Bowenfels is a small town on the western outskirts of Lithgow, New South Wales, Australia.

Today there are effectively two Bowenfels. Near Lithgow, on the Great Western Highway, is Bowenfels (with the homestead of the valley's first settler, Andrew Brown). About a kilometre south is . Although both are now essentially suburbs of Lithgow, Bowenfels was, in fact, the first settlement in the valley, pre-dating the existence of Lithgow by nearly 40 years.

==History==
Mount Blaxland, a short distance from South Bowenfels, was the furthest point reached by Blaxland, Lawson, and Wentworth on their historic expedition across the Blue Mountains in 1813. Later in that year George Evans followed in the footsteps of the explorers to Mount Blaxland and then headed west to discover the O'Connell plains and the Bathurst plains. At South Bowenfels, Magpie Hollow Road heads west to Lake Lyell and then on to Tarana and O'Connell.

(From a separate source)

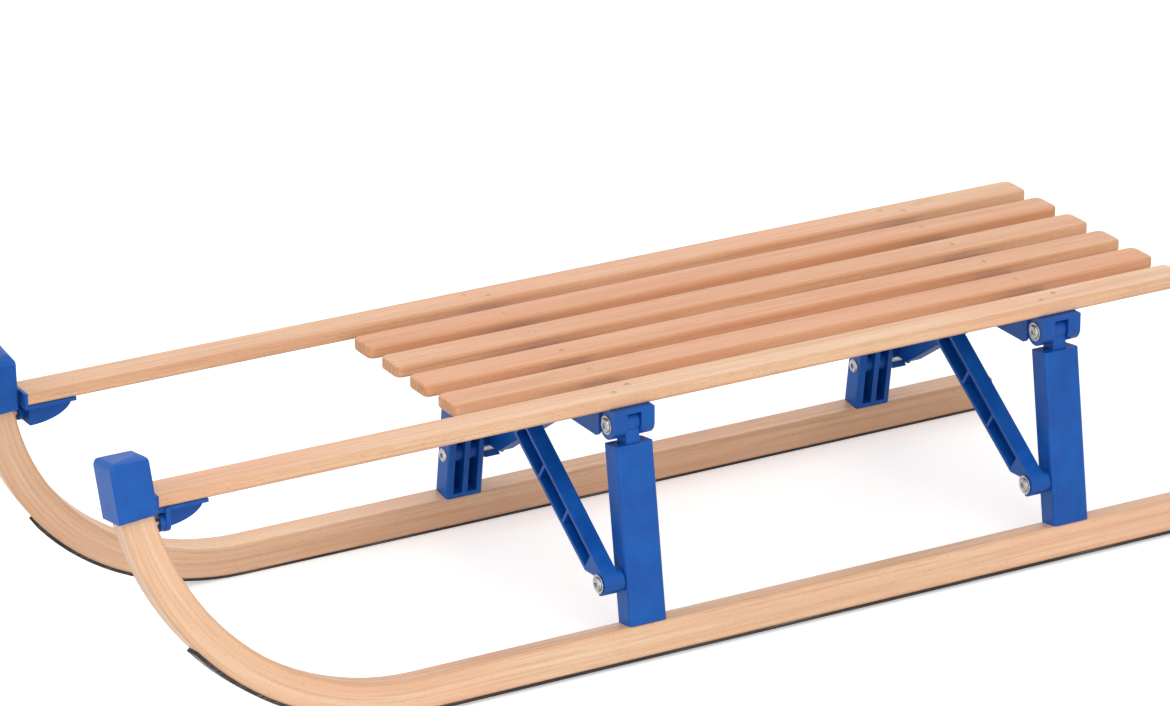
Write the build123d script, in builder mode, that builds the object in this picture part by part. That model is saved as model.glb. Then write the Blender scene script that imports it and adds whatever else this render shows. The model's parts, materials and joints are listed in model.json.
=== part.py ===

Bowenfels was founded in the 1830s to service travellers along the new road to Bathurst, which opened in 1832, following the opening of the Victoria Pass, which sealed the fate of the old Bathurst road in its descent of Mt. York. It was named by Surveyor-General Thomas Mitchell after George Mears Bowen, a former member of his department. The town was the first settlement in the valley and pre-dated Lithgow by 40 years. The railway opened in 1869, and was electrified in the 1950s, although passenger services no longer service Bowenfels station.

== Heritage listings ==
Bowenfels has a number of heritage-listed sites, including:
- Great Western Highway: Fernhill, Bowenfels
- via Kirkley Street: Lithgow Heavy Anti Aircraft Gun Stations and Dummy Station
- Main Western railway: Bowenfels railway station
- Main Western railway: Bowenfels rail viaducts

==Population==
According to the 2016 census of population, there were 2,048 people in Bowenfels.
- Aboriginal and Torres Strait Islander people made up 9.5% of the population.
- 78.9% of people were born in Australia and 84.8% of people spoke only English at home.
- The most common responses for religion were Catholic 25.5%, No Religion 24.2% and Anglican 21.8%.